- Mount Maru Location within Japan Mount Maru Location within Hokkaido

Highest point
- Elevation: 1,692.1 m (5,552 ft)
- Prominence: 421 m (1,381 ft)
- Parent peak: Mount Nipesotsu
- Listing: List of mountains and hills of Japan by height List of volcanoes by elevation
- Coordinates: 43°25′3″N 143°1′51″E﻿ / ﻿43.41750°N 143.03083°E

Naming
- English translation: round mountain
- Language of name: Japanese

Geography
- Location: Hokkaido, Japan
- Parent range: Nipesotsu-Maruyama Volcanic Group
- Topo map(s): Geospatial Information Authority 25000:1 ニペソツ山 25000:1 ウペペサンケ山 50000:1 糠平

Geology
- Rock age: Quaternary
- Mountain type: lava dome
- Volcanic arc: Kurile arc
- Last eruption: 1898

= Mount Maru (Kamishihoro-Shintoku) =

Lava dome in the Ishikari mountains on the island of Hokkaido, Japan

Mount Maru (丸山, Maru-yama) is a lava dome located in the Nipesotsu-Maruyama Volcanic Group of the Ishikari Mountains, Hokkaidō, Japan. Mount Maru is also known as Higashi-Tokachi-Maruyama (東十勝丸山) or Higashi-Taisetsu-Maruyama (東大雪丸山) to distinguish it from other mountains with the same name. Only in 1989 did scientists discover that Mount Maru is a quaternary volcano.
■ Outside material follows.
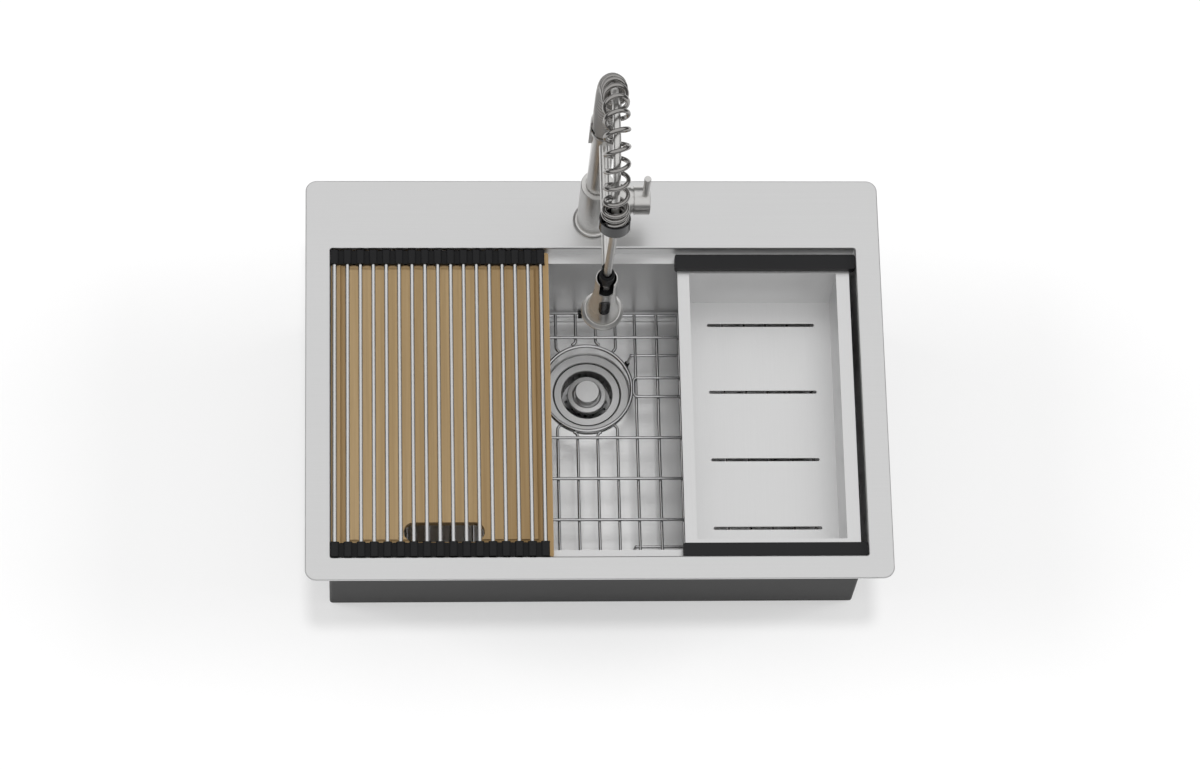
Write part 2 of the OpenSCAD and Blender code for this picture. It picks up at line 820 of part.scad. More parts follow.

The mountain sits on the border between the towns of Kamishihoro and Shintoku.

==Geology==
The western flank of the mountain shows accretionary complex from the late Eocene to the early Miocene. The eastern flank shows non-alkaline mafic volcanic rock from the early to middle Miocene. The mountain is topped with non-alkaline mafic rock from the middle Pleistocene.

==Eruptive history==
Other than fumaroles, the last eruption of Mount Maru, according to historical records, was from approximately December 3, 1898 to December 6. Before that the last eruption was approximately 1700 BC.